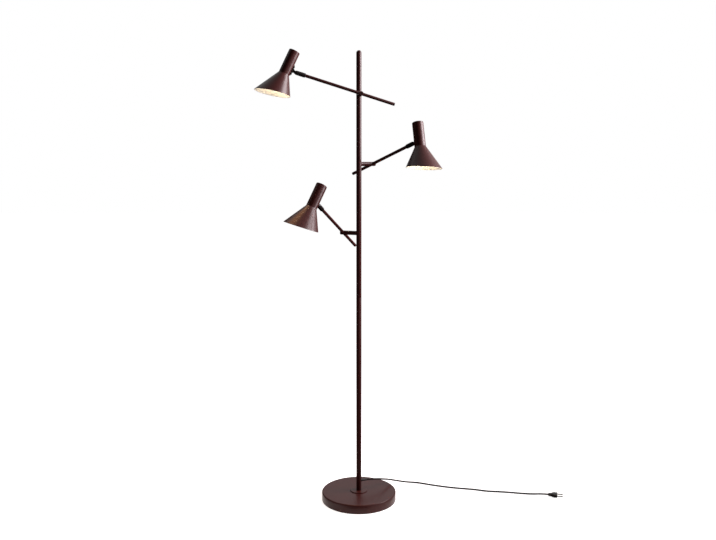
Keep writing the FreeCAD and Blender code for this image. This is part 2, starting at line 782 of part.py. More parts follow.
def rounded_section(x, width, height, corner):
    """A rounded rectangle across X."""
    half_w = width / 2 - corner
    half_h = height / 2 - corner
    edges = []
    corners = []
    for y, z, start in ((half_w, half_h, 0), (-half_w, half_h, 90), (-half_w, -half_h, 180),
                        (half_w, -half_h, 270)):
        corners.append([around((y, z), corner, start + turn) for turn in (0, 45, 90)])
    for i, (a, middle, b) in enumerate(corners):
        edges.append(Part.Arc(*(Vector(x, p[0], p[1]) for p in (a, middle, b))).toShape())
        following = corners[(i + 1) % 4][0]
        edges.append(Part.LineSegment(Vector(x, *b), Vector(x, *following)).toShape())
    return Part.Wire(edges)


def make_plug_body():
    """Flat two-pin plug: a narrow rear that widens to a slim face."""
    sections = [rounded_section(0, plug_rear_width, plug_rear_thick, plug_rear_corner),
                rounded_section(plug_collar, plug_neck_width, plug_neck_thick, plug_rear_corner),
                rounded_section(plug_face_start, plug_width, plug_thick, plug_corner),
                rounded_section(plug_length, plug_width, plug_thick, plug_corner)]
    body = Part.makeLoft(sections, True, True)
    for side in (-1, 1):
        hole = Part.makeCylinder(pin_radius + touch_gap, pin_in + 1,
                                 Vector(plug_length - pin_in, side * pin_pitch / 2, 0), Vector(1, 0, 0))
        body = body.cut(hole)
    origin, ahead = plug_frame()
    return put(body, origin, ahead, Vector(0, 0, 1))


def make_plug_pins():
    origin, ahead = plug_frame()
    pins = []
    for side in (-1, 1):
        pin = bevelled_rod(pin_radius, plug_length - pin_in, plug_length + pin_length, screw_bevel)
        pins.append(along(pin, Vector(1, 0, 0), Vector(0, side * pin_pitch / 2, 0)))
    return put(Part.Compound(pins), origin, ahead, Vector(0, 0, 1))


def export(name, shape):
    shape.exportStep(os.path.join("parts", name + ".step"))
    print("%-22s solids %d volume %.0f valid %s" % (name, len(shape.Solids), shape.Volume, shape.isValid()))


def main():
    os.makedirs("parts", exist_ok=True)
    fixed = {
        "base_pad": make_base_pad, "base_weight": make_base_weight, "base_cover": make_base_cover,
        "foot_flange": make_foot_flange, "base_stud": make_base_stud, "base_nut": make_base_nut,
        "pole_lower": make_pole_lower, "pole_joint": make_pole_joint, "pole_upper": make_pole_upper,
        "pole_cap": make_pole_cap, "stub_bosses": make_stub_bosses, "friction_nuts": make_friction_nuts,
        "inner_lead": make_inner_lead, "cord_relief": make_cord_relief, "power_cord": make_power_cord,
        "plug_body": make_plug_body, "plug_pins": make_plug_pins,
    }
    for name, make in fixed.items():
        export(name, make())

    on_stub = {"stub": make_stub(), "stub_cap": make_stub_cap(), "grub_screw": make_grub_screw(),
               "arm_tube": make_arm_tube(), "arm_plug": make_arm_plug()}
    on_sleeve = {"sleeve": make_sleeve(), "pivot_screw": make_pivot_screw()}
    on_shade = {"lug": make_lug(), "lug_screws": make_lug_screws(), "shade": make_shade(),
                "holder_bracket": make_holder_bracket(), "lamp_holder": make_lamp_holder(),
                "bulb_glass": make_bulb_glass(), "bulb_cap": make_bulb_cap()}
    for level, arm in arms.items():
        place = arm_frame(arm)
        for name, shape in on_stub.items():
            export(level + "_" + name, put(shape, place["root"], place["out"], place["stub"]))
        for name, shape in on_sleeve.items():
            export(level + "_" + name, put(shape, place["pivot"], place["out"], place["up"]))
        for name, shape in on_shade.items():
            export(level + "_" + name, put(shape, place["foot"], place["away"], place["neck"]))


main()
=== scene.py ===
import json
import math

import bmesh
import bpy
import numpy as np
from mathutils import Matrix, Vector


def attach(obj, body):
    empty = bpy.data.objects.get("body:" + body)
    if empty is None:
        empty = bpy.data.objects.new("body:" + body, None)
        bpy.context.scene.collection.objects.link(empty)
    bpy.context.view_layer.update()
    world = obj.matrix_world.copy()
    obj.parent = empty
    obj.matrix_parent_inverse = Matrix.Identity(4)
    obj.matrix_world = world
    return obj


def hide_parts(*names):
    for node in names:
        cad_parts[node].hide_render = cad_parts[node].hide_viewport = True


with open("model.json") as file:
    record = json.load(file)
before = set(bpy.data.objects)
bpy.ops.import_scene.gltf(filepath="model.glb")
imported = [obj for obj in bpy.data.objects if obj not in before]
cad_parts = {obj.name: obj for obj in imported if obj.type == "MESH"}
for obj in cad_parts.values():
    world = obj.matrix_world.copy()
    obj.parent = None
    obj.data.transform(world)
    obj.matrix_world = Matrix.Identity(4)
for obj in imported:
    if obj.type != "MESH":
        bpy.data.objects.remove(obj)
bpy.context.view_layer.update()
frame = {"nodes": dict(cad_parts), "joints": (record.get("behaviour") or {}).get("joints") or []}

levels = ("upper", "middle", "lower")  # the three arms, from the top of the pole down
joints = {joint["name"]: joint for joint in frame["joints"]}
worldX = np.array([1.0, 0.0, 0.0])
worldZ = np.array([0.0, 0.0, 1.0])

# all lengths are in metres
mergeGap = 2e-7  # points of a new piece that lie closer are one
packedMergeGap = 1e-6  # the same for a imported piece
flatAngle = math.radians(1)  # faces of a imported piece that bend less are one
easeAngle = math.radians(40)  # edges that bend more are eased
sharpAngle = math.radians(32)  # edges that bend more are shaded crisp
fitGap = 0.00005  # between a piece and the bore it sits in

# roundings of edges, from a mere glint to a soft one
hairEdge, fineEdge, thinEdge, softEdge, fullEdge = 0.0001, 0.0002, 0.0003, 0.0004, 0.0006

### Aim
In the listing above, find the line with "for level, arm" and the line with "bpy.context.scene.collection.objects.link(empty)", then print exactly those lines and every line between them.

### Task answer
    for level, arm in arms.items():
        place = arm_frame(arm)
        for name, shape in on_stub.items():
            export(level + "_" + name, put(shape, place["root"], place["out"], place["stub"]))
        for name, shape in on_sleeve.items():
            export(level + "_" + name, put(shape, place["pivot"], place["out"], place["up"]))
        for name, shape in on_shade.items():
            export(level + "_" + name, put(shape, place["foot"], place["away"], place["neck"]))


main()
=== scene.py ===
import json
import math

import bmesh
import bpy
import numpy as np
from mathutils import Matrix, Vector


def attach(obj, body):
    empty = bpy.data.objects.get("body:" + body)
    if empty is None:
        empty = bpy.data.objects.new("body:" + body, None)
        bpy.context.scene.collection.objects.link(empty)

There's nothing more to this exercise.